SET EXERCISE -
Look through the material and copy each line holding "parts".

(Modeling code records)
────────────────────────────────────────

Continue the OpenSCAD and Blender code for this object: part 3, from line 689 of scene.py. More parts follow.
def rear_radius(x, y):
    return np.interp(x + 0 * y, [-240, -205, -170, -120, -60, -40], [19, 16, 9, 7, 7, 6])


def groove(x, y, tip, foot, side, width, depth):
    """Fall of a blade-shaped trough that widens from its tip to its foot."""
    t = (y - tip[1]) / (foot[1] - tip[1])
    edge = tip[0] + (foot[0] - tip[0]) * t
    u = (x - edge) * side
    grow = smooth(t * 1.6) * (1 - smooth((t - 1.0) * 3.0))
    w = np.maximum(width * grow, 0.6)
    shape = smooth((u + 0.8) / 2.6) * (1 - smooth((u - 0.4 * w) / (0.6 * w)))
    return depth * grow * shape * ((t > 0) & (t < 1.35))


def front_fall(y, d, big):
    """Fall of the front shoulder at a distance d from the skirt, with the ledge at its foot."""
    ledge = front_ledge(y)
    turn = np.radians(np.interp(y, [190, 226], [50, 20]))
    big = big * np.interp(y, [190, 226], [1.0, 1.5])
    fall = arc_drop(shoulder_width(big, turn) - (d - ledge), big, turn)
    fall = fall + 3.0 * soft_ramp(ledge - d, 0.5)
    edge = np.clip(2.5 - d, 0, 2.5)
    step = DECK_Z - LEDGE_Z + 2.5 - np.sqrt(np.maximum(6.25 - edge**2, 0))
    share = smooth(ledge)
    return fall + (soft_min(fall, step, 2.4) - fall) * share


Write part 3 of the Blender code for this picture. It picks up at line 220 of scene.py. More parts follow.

────────────────────────────────────────

THE RESPONSE -
Continue the OpenSCAD and Blender code for this object: part 3, from line 689 of scene.py. More parts follow.
Write part 3 of the Blender code for this picture. It picks up at line 220 of scene.py. More parts follow.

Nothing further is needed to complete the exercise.